While he also had a couple of offers from people who wanted to buy his business, Lou doesn’t own the building. He said his landlord’s next tenant will not be a restaurant

“It would have been nice to get money for your business, but you’re at the landlord’s mercy,” says Lou. “But he has a big responsibility, because he has people living upstairs.”

Lou’s sold his equipment and other restaurant trappings, which will be cleared out before the New Year. It will be the last step in a process that began about four years ago, when Lou noticed business was good during summer months, but things slowed down into and through the winter. He says he started thinking about moving on at the point, but kept going.

“For the past four years or so, I was making everyone happy. I was making the customers happy, I was making the landlord happy, I was making the waitresses happy. Except, at the end, Lou wasn’t happy,” he says. “So I finally got up enough nerve to say, ‘That’s it.’ It seemed like 30 years was enough.”
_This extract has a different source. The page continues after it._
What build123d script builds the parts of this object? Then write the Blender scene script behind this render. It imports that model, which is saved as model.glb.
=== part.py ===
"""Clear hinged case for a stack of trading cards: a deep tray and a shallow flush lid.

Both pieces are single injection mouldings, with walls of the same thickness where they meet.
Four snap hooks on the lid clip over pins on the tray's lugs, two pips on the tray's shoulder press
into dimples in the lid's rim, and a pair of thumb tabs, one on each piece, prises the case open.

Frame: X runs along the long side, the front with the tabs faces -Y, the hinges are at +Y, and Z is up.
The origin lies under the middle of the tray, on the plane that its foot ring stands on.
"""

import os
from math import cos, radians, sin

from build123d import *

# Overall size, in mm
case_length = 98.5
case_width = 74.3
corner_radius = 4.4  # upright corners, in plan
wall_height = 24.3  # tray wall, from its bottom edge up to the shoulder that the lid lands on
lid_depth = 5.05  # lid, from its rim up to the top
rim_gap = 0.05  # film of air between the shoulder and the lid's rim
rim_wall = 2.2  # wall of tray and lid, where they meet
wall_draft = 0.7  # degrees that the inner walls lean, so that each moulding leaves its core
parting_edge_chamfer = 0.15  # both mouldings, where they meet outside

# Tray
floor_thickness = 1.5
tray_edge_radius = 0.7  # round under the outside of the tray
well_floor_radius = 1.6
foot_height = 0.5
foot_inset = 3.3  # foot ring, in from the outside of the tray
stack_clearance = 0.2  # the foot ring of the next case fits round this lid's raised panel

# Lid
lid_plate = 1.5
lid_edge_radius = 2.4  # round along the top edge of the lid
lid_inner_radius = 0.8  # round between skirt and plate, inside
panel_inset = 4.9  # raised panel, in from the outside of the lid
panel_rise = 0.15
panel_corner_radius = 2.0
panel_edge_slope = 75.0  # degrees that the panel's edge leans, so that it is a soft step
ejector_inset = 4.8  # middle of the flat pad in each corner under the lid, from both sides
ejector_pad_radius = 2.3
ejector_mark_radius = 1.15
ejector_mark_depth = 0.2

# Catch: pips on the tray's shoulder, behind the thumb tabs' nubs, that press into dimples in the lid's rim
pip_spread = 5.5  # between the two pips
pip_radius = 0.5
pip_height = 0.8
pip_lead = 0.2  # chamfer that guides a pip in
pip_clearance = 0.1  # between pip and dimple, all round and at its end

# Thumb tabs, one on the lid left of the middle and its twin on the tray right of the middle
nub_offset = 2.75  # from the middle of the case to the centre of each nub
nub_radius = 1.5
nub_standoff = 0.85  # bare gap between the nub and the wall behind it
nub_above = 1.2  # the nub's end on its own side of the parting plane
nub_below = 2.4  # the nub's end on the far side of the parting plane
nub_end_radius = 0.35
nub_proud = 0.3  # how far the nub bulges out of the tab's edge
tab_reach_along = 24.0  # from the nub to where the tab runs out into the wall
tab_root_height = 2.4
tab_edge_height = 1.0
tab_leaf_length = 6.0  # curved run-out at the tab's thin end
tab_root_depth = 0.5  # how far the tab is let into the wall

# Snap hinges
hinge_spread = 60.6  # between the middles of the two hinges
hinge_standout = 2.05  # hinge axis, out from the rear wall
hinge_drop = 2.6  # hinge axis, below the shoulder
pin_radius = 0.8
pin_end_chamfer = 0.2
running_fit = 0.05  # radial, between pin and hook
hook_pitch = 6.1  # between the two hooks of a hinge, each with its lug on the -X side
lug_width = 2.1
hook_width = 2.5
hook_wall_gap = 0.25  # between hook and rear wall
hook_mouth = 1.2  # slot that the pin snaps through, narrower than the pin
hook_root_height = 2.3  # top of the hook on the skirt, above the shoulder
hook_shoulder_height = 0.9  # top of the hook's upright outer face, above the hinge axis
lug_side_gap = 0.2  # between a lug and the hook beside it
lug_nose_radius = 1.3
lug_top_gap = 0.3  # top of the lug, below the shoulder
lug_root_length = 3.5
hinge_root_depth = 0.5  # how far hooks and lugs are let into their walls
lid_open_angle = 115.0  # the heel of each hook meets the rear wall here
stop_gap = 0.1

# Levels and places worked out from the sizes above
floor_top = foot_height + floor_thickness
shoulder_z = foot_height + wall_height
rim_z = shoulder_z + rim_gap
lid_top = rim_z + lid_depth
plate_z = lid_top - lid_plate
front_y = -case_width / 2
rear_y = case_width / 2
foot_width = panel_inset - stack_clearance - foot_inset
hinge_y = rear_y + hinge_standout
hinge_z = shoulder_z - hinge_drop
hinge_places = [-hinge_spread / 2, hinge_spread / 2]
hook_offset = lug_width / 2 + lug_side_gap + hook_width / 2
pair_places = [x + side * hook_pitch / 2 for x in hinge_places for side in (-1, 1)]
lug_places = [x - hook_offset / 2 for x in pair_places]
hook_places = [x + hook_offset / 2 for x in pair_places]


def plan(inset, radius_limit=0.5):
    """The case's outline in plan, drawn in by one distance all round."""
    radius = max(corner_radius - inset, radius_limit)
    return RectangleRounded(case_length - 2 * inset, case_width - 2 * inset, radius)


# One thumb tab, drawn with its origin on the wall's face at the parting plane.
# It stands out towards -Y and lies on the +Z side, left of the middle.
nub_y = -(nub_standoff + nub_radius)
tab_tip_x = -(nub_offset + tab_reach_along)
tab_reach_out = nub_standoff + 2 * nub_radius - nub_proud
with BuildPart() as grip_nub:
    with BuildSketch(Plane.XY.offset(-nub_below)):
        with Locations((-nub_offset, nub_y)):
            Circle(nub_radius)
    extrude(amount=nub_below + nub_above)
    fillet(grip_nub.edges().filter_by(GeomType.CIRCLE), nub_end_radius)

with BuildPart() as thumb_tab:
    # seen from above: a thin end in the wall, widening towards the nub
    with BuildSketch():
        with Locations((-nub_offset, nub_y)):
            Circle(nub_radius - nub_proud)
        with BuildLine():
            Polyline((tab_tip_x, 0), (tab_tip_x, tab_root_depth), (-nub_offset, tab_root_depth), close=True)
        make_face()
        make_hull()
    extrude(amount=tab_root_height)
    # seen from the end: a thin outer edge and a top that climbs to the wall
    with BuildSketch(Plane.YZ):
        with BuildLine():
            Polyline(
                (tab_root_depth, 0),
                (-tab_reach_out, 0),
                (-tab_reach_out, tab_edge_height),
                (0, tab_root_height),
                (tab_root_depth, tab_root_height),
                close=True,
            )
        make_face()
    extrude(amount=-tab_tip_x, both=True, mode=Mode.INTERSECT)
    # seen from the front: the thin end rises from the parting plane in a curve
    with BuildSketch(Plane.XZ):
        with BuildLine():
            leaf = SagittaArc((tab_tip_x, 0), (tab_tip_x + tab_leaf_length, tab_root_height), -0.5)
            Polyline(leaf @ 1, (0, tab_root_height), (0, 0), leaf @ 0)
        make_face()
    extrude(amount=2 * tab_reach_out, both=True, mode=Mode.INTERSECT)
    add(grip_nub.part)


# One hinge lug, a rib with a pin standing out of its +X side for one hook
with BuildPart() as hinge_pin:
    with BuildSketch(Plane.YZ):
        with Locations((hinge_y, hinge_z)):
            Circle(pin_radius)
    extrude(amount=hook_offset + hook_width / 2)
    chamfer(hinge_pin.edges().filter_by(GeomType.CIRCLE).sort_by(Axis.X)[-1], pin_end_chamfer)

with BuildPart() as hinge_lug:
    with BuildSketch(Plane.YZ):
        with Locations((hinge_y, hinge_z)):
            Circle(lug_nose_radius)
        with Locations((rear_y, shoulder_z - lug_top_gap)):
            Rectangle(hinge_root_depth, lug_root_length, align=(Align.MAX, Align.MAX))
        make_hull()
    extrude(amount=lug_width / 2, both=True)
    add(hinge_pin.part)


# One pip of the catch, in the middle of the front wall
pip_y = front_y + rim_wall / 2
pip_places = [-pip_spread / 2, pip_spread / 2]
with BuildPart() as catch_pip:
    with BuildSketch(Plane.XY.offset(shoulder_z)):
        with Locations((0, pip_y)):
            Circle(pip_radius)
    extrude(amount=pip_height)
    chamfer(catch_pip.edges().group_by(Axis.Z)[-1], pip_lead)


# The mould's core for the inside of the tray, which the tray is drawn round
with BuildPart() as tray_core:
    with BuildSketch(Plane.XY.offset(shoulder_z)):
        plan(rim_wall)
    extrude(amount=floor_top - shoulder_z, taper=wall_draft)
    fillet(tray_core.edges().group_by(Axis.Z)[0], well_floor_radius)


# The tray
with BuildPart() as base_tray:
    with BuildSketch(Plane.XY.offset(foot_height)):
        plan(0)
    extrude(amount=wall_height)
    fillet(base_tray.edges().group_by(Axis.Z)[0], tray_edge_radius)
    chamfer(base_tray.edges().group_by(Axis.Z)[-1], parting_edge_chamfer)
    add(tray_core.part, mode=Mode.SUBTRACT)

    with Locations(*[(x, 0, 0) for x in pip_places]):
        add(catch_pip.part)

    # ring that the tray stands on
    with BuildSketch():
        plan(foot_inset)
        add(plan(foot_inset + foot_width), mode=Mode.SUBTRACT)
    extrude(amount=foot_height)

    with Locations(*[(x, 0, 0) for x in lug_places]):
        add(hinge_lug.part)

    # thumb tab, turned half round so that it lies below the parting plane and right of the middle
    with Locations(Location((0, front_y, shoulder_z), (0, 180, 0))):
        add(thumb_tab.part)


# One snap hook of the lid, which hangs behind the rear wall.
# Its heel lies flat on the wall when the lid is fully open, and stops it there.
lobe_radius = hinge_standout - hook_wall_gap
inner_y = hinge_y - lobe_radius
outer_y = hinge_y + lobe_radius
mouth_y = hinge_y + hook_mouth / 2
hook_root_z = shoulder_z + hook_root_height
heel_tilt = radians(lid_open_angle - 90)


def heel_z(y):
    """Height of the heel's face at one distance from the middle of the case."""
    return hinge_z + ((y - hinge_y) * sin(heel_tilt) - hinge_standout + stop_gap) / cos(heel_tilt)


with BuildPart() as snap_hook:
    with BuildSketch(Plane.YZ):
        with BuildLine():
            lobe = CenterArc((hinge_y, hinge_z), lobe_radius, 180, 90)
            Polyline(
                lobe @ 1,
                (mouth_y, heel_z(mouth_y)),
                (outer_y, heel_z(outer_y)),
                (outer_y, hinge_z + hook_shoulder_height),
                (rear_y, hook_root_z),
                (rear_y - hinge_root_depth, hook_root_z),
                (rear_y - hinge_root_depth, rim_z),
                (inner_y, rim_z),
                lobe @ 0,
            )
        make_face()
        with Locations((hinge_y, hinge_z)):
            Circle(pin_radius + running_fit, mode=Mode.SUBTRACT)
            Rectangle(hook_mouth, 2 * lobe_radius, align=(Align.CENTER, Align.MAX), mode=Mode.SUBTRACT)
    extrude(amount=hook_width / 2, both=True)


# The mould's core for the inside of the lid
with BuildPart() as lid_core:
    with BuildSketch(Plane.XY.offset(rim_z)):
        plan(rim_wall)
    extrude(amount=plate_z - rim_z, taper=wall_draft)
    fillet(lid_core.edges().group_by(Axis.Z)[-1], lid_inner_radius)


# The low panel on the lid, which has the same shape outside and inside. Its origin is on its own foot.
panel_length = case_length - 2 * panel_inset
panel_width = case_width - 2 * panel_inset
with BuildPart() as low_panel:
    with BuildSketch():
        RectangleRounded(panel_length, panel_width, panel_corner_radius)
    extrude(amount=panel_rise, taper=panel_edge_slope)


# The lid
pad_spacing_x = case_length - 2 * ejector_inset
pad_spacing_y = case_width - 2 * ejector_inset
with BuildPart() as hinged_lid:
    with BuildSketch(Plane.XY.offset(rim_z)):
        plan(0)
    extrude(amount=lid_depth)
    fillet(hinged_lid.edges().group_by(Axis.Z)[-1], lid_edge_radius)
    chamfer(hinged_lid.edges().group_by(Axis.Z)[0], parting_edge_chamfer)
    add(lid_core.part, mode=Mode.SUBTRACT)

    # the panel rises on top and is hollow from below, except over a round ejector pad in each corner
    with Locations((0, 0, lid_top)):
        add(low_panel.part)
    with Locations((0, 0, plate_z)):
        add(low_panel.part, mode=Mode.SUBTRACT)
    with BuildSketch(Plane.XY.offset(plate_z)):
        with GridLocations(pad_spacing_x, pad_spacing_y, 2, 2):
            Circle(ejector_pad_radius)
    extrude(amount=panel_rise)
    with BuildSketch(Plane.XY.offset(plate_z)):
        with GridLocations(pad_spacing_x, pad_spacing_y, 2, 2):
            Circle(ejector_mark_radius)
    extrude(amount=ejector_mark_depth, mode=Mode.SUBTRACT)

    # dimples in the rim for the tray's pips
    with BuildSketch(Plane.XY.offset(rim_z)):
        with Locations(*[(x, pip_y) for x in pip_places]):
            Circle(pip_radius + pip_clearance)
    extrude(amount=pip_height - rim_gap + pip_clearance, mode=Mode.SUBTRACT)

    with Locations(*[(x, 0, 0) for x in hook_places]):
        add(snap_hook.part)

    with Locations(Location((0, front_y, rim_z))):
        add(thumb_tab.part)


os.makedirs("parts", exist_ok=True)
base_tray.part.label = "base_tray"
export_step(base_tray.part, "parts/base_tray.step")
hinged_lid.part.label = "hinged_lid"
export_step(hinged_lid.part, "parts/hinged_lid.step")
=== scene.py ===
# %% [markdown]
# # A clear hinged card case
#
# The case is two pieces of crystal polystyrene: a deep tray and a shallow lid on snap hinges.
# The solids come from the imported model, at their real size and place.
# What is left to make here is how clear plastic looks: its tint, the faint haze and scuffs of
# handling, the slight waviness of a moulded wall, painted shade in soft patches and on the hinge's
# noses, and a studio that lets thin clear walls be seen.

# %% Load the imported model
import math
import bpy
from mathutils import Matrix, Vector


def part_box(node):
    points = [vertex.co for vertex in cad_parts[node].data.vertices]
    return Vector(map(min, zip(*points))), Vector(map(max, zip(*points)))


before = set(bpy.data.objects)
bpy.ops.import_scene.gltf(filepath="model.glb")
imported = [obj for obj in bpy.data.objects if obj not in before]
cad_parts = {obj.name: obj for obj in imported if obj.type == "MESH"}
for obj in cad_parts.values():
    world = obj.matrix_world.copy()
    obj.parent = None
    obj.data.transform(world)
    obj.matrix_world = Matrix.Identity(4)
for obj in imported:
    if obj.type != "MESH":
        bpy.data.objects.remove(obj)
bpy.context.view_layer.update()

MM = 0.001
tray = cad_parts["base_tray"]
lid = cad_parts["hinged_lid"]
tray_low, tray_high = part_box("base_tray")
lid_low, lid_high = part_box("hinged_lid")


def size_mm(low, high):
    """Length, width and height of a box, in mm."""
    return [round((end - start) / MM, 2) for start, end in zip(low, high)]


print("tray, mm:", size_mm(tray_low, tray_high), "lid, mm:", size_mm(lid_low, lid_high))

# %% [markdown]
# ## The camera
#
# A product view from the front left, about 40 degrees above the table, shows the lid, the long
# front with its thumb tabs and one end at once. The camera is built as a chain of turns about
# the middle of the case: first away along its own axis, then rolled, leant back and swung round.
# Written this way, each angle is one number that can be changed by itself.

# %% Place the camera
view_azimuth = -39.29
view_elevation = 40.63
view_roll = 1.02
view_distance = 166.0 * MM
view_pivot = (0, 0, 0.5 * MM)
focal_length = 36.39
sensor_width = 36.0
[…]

Lou says he’s been lucky to have been healthy all these years and is looking forward to enjoying some time away from the daily grind. He might get back to playing tennis and definitely plans to spend more time with his dog, Lucky.

Lou told Dee of his plans about a year ago. This fall, after Dee spread the news to customers and friends, a big crowd turned up for a surprise party in Lou’s honor at Main Street Lunch on Oct. 1.

“It wasn’t really a retirement party, because I might just take some time off and then go back to work,” says Lou. “But she did this little party and we couldn’t handle the number of people that were coming in here.”

Lou said seeing those who took the time to stop in, even friends of his parents who had heard the news, was touching.

“It was exciting to see the people who took the time out to come and see me,” says Lou, adding, “I’ll miss the regular customers. But there’s over 100 places to get a cup of coffee and an egg sandwich in Branford. I’m sure they’ll find their niche somewhere.”